THE death of Sir Terry Wogan will have saddened millions for whom he came to seem as much a friend as a broadcaster across the course of 50 years.
His witty, charming and relaxed demeanour on both radio and television made him one of the best-loved of all personalities, and amongst the brightest stars that the BBC ever had.
He truly was a national treasure, taken to the hearts of Britain, his adopted country, and much admired by his fellow broadcasters, who recognised the skill that lay behind the apparently effortless delivery.
The breadth of the tributes paid to him yesterday, from the Prime Minister to generations of entertainers, were testament to the affection in which he was held.
So was the knighthood he was granted in 2005, making him one of the relatively few citizens of another country to receive the honour.
Sir Terry’s audiences were measured in the millions, both on Radio 2, where his breakfast show was for decades the accompaniment to countless commutes or school runs, or on BBC1 and the early-evening chat show that came to define the genre.

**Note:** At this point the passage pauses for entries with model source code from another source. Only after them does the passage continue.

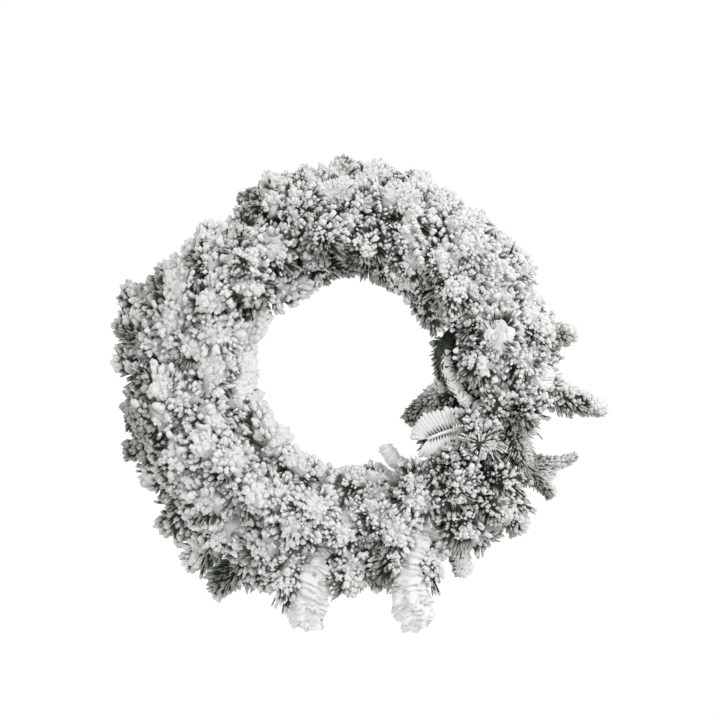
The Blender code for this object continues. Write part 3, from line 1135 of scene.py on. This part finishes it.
# %% Floor, light and camera
WORLD_LIGHT = 0.94
WORLD_SEEN = 0.10
KEY_PLACE = (1.9, -1.5, 1.35)
KEY_SIZE = 0.9
KEY_POWER = 25.5
FLOOR_Z = -0.95
FLOOR_RADIUS = 0.9
FLOOR_SIDES = 96
world = bpy.data.worlds.new("studio")
bpy.context.scene.world = world
world.use_nodes = True
world_tree = world.node_tree
world_tree.nodes.clear()
sky = Tap(world_tree)
seen = sky.node("ShaderNodeLightPath", None, None, output="Is Camera Ray")
strength = WORLD_LIGHT + WORLD_SEEN * seen
background = sky.node("ShaderNodeBackground", None, {"Color": (1, 1, 1, 1), "Strength": strength})
sky.node("ShaderNodeOutputWorld", None, {"Surface": background})


def area_light(name, place, size, power):
    """A square soft light that faces the wreath's centre."""
    data = bpy.data.lights.new(name, "AREA")
    data.size = size
    data.energy = power
    light = bpy.data.objects.new(name, data)
    bpy.context.scene.collection.objects.link(light)
    light.location = place
    aim = Vector(RING_CENTRE) - light.location
    light.rotation_euler = aim.to_track_quat("-Z", "Y").to_euler()
    return light


area_light("key", KEY_PLACE, KEY_SIZE, KEY_POWER)

turns = np.linspace(0, 2 * math.pi, FLOOR_SIDES + 1)[:-1]
floor_x = FLOOR_RADIUS * np.cos(turns)
floor_points = np.stack([floor_x, FLOOR_RADIUS * np.sin(turns), 0 * turns + FLOOR_Z], 1)
floor_mesh = bpy.data.meshes.new("floor")
floor_mesh.from_pydata(floor_points.tolist(), [], [tuple(range(len(turns)))])
floor = bpy.data.objects.new("floor", floor_mesh)
bpy.context.scene.collection.objects.link(floor)
floor_material, floor_start = new_material("pale_floor")
finish_material(floor_start, {"Base Color": (0.86, 0.86, 0.85, 1), "Roughness": 0.8})
floor_mesh.materials.append(floor_material)

PIXEL = 1.222 * MM
PICTURE = 720
HOLE_AT = (345.1, 371.5)
LENS = 70.0
SENSOR = 36.0
camera_data = bpy.data.cameras.new("camera")
camera_data.lens = LENS
camera_data.sensor_width = SENSOR
camera = bpy.data.objects.new("camera", camera_data)
bpy.context.scene.collection.objects.link(camera)
aim_x = (PICTURE / 2 - HOLE_AT[0]) * PIXEL
aim_z = RING_CENTRE[2] + (HOLE_AT[1] - PICTURE / 2) * PIXEL
away = LENS / SENSOR * PICTURE * PIXEL
camera.location = (aim_x, -away, aim_z)
camera.rotation_euler = (90 * DEG, 0, 0)
bpy.context.scene.camera = camera
bpy.context.scene.view_settings.view_transform = "Standard"
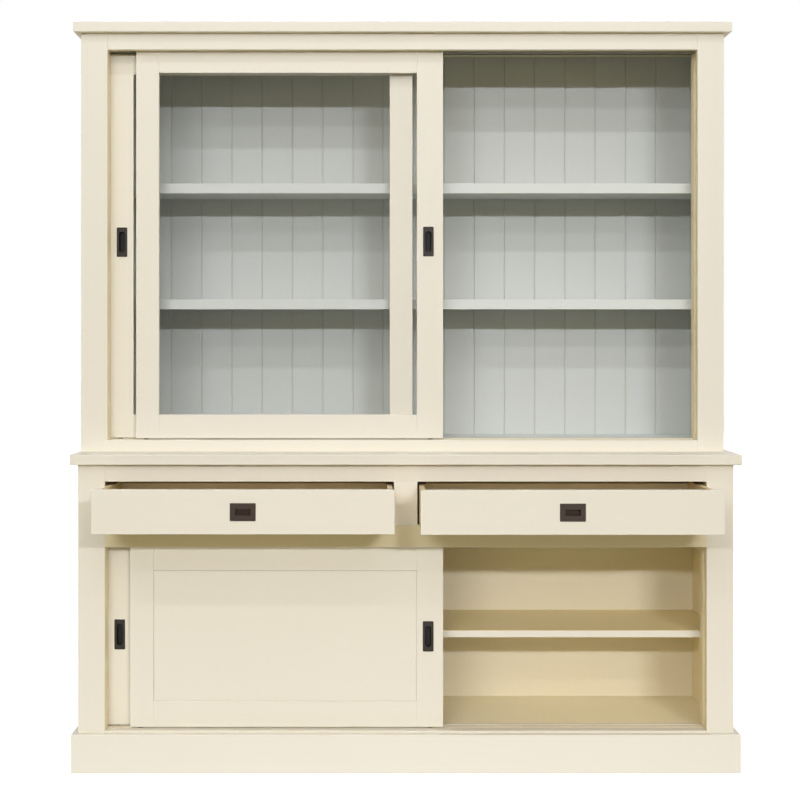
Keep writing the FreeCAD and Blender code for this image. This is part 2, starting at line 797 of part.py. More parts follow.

And he was almost single-handedly responsible for the huge kitsch appeal of the Eurovision Song Contest, thanks to his joshing presentation that poked fun at the contestants and provided acerbic observations on partisan voting.
But undoubtedly his proudest achievement was fronting the BBC’s annual Children in Need appeal for 35 years – with Pudsey bear, who was named after the West Yorkshire town – which has raised hundreds of millions for the best of causes.
Sir Terry was the magic ingredient that brought the money rolling in, consistently breaking the appeal’s records for the amount raised.
By doing that, he demonstrated that he was more than just a beloved broadcaster. Sir Terry made a difference for the better, and there can be no more honourable legacy of a glittering career.